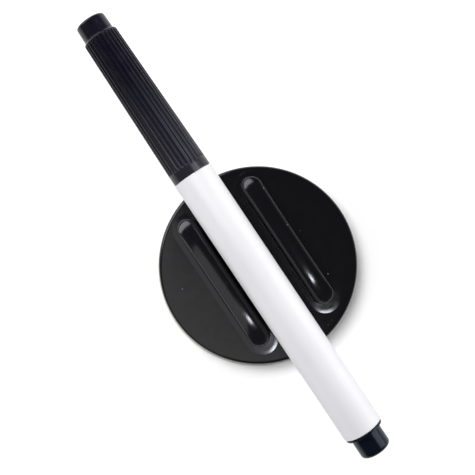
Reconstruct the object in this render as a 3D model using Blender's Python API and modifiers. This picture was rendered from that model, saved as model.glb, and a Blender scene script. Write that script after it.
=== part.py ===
"""Lens cleaning pen lying on its round wiping puck, as separate pieces.

The row frame has its origin at the centre of the puck's felt face, +Z up. The pen lies along X in the
channel between the puck's two grip ridges, with its cap towards -X and its rear plug towards +X.
Sizes are written in millimetres and multiplied by MM.
"""

import math

import bmesh
import bpy
from mathutils import Matrix, Vector

MM = 0.001

# Driving dimensions, in millimetres.
BARREL_RADIUS = 5.5
BARREL_LENGTH = 79.3
CAP_LENGTH = 48.0
PLUG_LENGTH = 6.7
PUCK_RADIUS = 26.5
PUCK_COVER_HEIGHT = 6.65
FELT_THICKNESS = 2.6
RIDGE_SPACING = 20.2
RIDGE_LENGTH = 39.8
RIDGE_WIDTH = 5.9
RIDGE_HEIGHT = 4.8

# Clearances, in millimetres.
SLIP = 0.15
REST_GAP = 0.2
GLUE_GAP = 0.15

# Where the pen lies on the puck. The joint between cap and barrel is the pen's own zero.
CAP_JOINT_X = -29.4
PEN_Y = -1.1
COVER_BOTTOM = FELT_THICKNESS + GLUE_GAP
CHANNEL_FLOOR = COVER_BOTTOM + PUCK_COVER_HEIGHT
PEN_Z = CHANNEL_FLOOR + REST_GAP + BARREL_RADIUS

# Barrel.
BARREL_WALL = 1.0
BARREL_EDGE = 0.3
SPIGOT_RADIUS = 4.2
SPIGOT_LENGTH = 9.0
SPIGOT_WALL = 0.8
FRONT_STOP = 3.0
BORE_RADIUS = BARREL_RADIUS - BARREL_WALL
FRONT_BORE_RADIUS = SPIGOT_RADIUS - SPIGOT_WALL

# Tip holder, soft tip and feed wick.
HOLDER_FLANGE = 1.1
HOLDER_LAND_RADIUS = 2.75
HOLDER_NOSE_Z = -22.0
HOLDER_LAND_Z = -14.0
TIP_SOCKET_DEPTH = 5.0
TIP_SOCKET_RADIUS = 2.3
TIP_HEAD_RADIUS = 2.6
TIP_HEAD_LENGTH = 5.2
WICK_RADIUS = 1.5

# Reservoir.
RESERVOIR_START = FRONT_STOP + 0.4
RESERVOIR_END = 69.8
CORE_RADIUS = 4.0
FILM_THICKNESS = 0.15
BREATHER_RADIUS = 0.45
BREATHER_BORE = 0.25

# Rear plug.
PLUG_RADIUS = 4.25
PLUG_FLANGE_RADIUS = 5.3
PLUG_FLANGE = 0.6
PLUG_INSERT = 8.5
PLUG_WALL = 1.0
PLUG_ROUND = 1.1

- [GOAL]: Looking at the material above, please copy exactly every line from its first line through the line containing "GLUE_GAP = 0.15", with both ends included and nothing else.

- [SOLVED PROBLEM]:
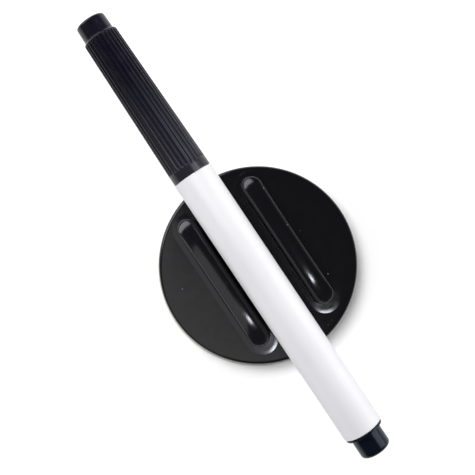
Reconstruct the object in this render as a 3D model using Blender's Python API and modifiers. This picture was rendered from that model, saved as model.glb, and a Blender scene script. Write that script after it.
=== part.py ===
"""Lens cleaning pen lying on its round wiping puck, as separate pieces.

The row frame has its origin at the centre of the puck's felt face, +Z up. The pen lies along X in the
channel between the puck's two grip ridges, with its cap towards -X and its rear plug towards +X.
Sizes are written in millimetres and multiplied by MM.
"""

import math

import bmesh
import bpy
from mathutils import Matrix, Vector

MM = 0.001

# Driving dimensions, in millimetres.
BARREL_RADIUS = 5.5
BARREL_LENGTH = 79.3
CAP_LENGTH = 48.0
PLUG_LENGTH = 6.7
PUCK_RADIUS = 26.5
PUCK_COVER_HEIGHT = 6.65
FELT_THICKNESS = 2.6
RIDGE_SPACING = 20.2
RIDGE_LENGTH = 39.8
RIDGE_WIDTH = 5.9
RIDGE_HEIGHT = 4.8

# Clearances, in millimetres.
SLIP = 0.15
REST_GAP = 0.2
GLUE_GAP = 0.15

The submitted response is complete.